In een vitrine bewaar ik voorwerpen van zeer diverse aard. Mooie, aparte, gekoesterde munten, stenen, schelpen, speldjes en verdere rariteiten die voor een buitenstaander een onbegrijpelijk samenraapsel vormen. Er liggen ook drie lucifersdoosjes bij die slechts voor mij waarde hebben. De merken vermelden ‘Chumley’s’, ‘Kant café’ en ‘Edah Lucifers’, en ze komen uit New York, Berlijn en Tilburg.
‘Chumley’s’ is een kroeg in Greenwich Village, waar met name in de jaren vijftig van de vorige eeuw beroemde en beruchte kunstenaars en andere bohémiens elkaar troffen. Beat-schrijver Jack Kerouac kwam er regelmatig, de allerberoemdste dichter uit Wales Dylan Thomas zoop zich er het apelazerus (maar wie niet?). Heilige grond voor de liefhebber aldus.
Het lucifersdoosje ‘Kant café’ nam ik mee uit het gelijknamige etablissement in de Kantstrasse, Berlijn.
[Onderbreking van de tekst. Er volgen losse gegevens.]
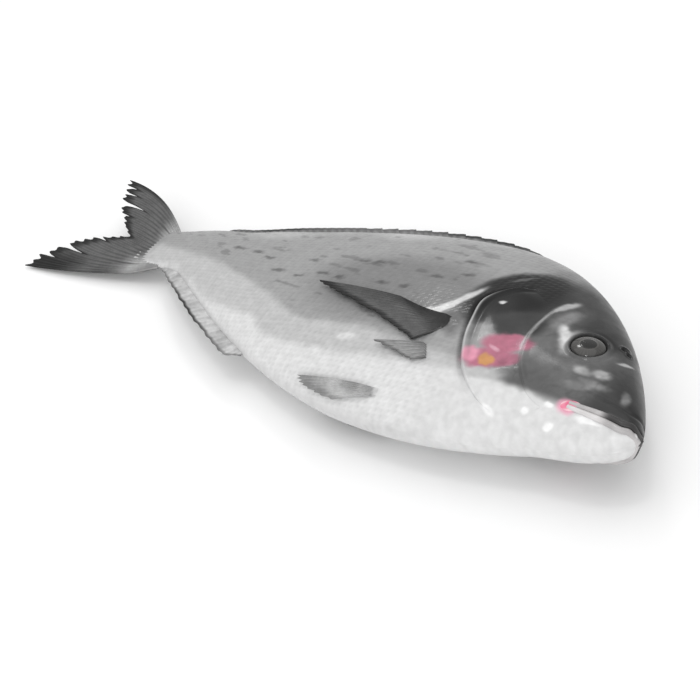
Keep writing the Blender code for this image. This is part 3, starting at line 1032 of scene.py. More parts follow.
@dataclass(frozen=True)
class ScalePattern:
    """Shingled scales laid in rows from the lateral line, smaller towards the tail."""

    length: float = 0.0100
    row: float = 0.0092
    shrink: float = 0.45
    reach: float = 0.64
    soft: float = 0.13

    def height(self, form: FishForm, s: Array, q: Array) -> Array:
        """Relief of the scales between 0 and 1.

        Args:
            form: The fish, whose depth sets the size of the scales.
            s: Stations.
            q: Distances round the skin from the lateral line, as shares.

        Returns:
            Heights, highest at each scale's rear edge.
        """
        table = np.linspace(0, 1.1, 400)
        depth = (form.back(table) - form.belly(table)) / 0.43
        size = 1 - self.shrink * (1 - np.clip(depth, 0, 1))
        along = np.concatenate([[0], np.cumsum(np.diff(table) / (self.length * size[1:]))])
        a = np.interp(s, table, along)
        b = q / (self.row * np.interp(s, table, size))
        total = np.zeros_like(a)
        row0 = np.floor(2 * b)
        column0 = np.floor(a)
        for forward in (2, 1, 0, -1):
            for side in (-1, 0, 1, 2):
                row = row0 + side
                centre_a = column0 + forward - 0.5 * np.mod(row, 2)
                da, db = a - centre_a, b - 0.5 * row
                away = np.hypot(da, 1.05 * db)
                cover = 1 - ease(away, self.reach - self.soft, self.reach + self.soft)
                level = 0.5 + 0.5 * np.clip(da / self.reach, -1, 1)
                total = total + (level - total) * cover
        return total


@dataclass
class FlankSkin:
    """Skin of one side from the snout to the tail root, with scales and head relief."""

    form: FishForm
    plan: HeadPlan
    paint: SkinPaint
    flank: Flank
    head_rows: int = 190
    body_rows: int = 268
    columns: int = 206
    head_end: float = 0.34
    tail_end: float = 1.03
    sunk: float = 0.00030
    scale_proud: float = 0.00030
    scales: ScalePattern = field(default_factory=ScalePattern)
    lateral_line: tuple[Place, ...] = (
        (0.20, 0.190),
        (0.30, 0.190),
        (0.40, 0.175),
        (0.55, 0.140),
        (0.72, 0.085),
        (0.86, 0.054),
        (1.03, 0.046),
    )
    flecks: tuple[Place, ...] = (
        (0.79, 0.070),
        (0.75, 0.075),
        (0.72, 0.070),
        (0.68, 0.050),
        (0.64, 0.095),
        (0.635, 0.050),
        (0.60, 0.070),
        (0.565, 0.070),
        (0.555, 0.125),
        (0.53, 0.130),
        (0.49, 0.085),
        (0.45, 0.090),
        (0.42, 0.130),
        (0.40, 0.190),
        (0.38, 0.155),
    )

    def grid(self) -> tuple[Array, Array]:
        """Stations and section angles of the sheet, one step wider on every side."""
        head = self.head_end * np.linspace(0, 1, self.head_rows) ** 1.35
        body = np.linspace(self.head_end, self.tail_end, self.body_rows + 1)[1:]
        s = np.concatenate([head, body])
        s = np.concatenate([[s[0] - 1e-4], s, [s[-1] + 1e-3]])
        step = math.pi / (self.columns - 1)
        angle = np.linspace(-step, math.pi + step, self.columns + 2)
        return np.meshgrid(s, angle, indexing="ij")

    def lateral_height(self, s: Array) -> Array:
        """Height of the lateral line."""
        at, heights = zip(*self.lateral_line)
        return Track(at, heights)(s)

    def from_line(self, s: Array, y: Array, base: Array) -> Array:
        """Distance round the skin from the lateral line, as a share.

        Args:
            s: Stations of the grid.
            y: Heights of the grid.
            base: Bare skin points of the grid.

        Returns:
            Signed distances, positive towards the belly.
        """
        gaps = np.linalg.norm(np.diff(base, axis=1), axis=2)
        girth = np.concatenate([np.zeros((len(s), 1)), np.cumsum(gaps, axis=1)], axis=1)
        girth /= self.form.standard_length
        heights = self.lateral_height(s[:, 0])
        for i, height in enumerate(heights):
            girth[i] -= np.interp(-height, -y[i, 1:-1], girth[i, 1:-1])
        return girth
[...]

Dat was iedere morgen ons startpunt om die heerlijke stad in te duiken. Lekkere koffie schenken ze daar. Overigens heb ik daar ook zo’n typisch vierkant siersteentje aan overgehouden, waarmee sommige trottoirs zijn aangelegd. Het lag voor het oprapen.
‘Edah Lucifers’, het derde doosje, zag ik op een zatermiddag op mijn tafel liggen. Mijn vriend Jasper had mij zojuist gebeld met het trieste bericht dat Kees van Kalmthout gestorven was: 16 november 1991, zo lang is het alweer geleden. De dag ervoor was bij mij thuis ‘De Bende’ voor het eerst bij elkaar gekomen. Het zou ook de laatste keer zijn. ‘De Bende van Tilburg’, zoals Kees ons groepje al snel gedoopt had. Met zijn vieren wilden we een literair programma op poten zetten, de ideeën borrelden dat het een lust was, er zat duidelijk muziek in.
De tweede bijeenkomst zou bij Kees thuis in de Kloosterstraat plaatsvinden. Diezelfde nacht stierf hij aan een acute hartstilstand. Op mijn tafel stond nog een overvolle asbak met ernaast zijn vergeten doosje lucifers.
Drie lucifersdoosjes, driemaal aanleiding om veel te herinneren. Daarvoor bewaar je.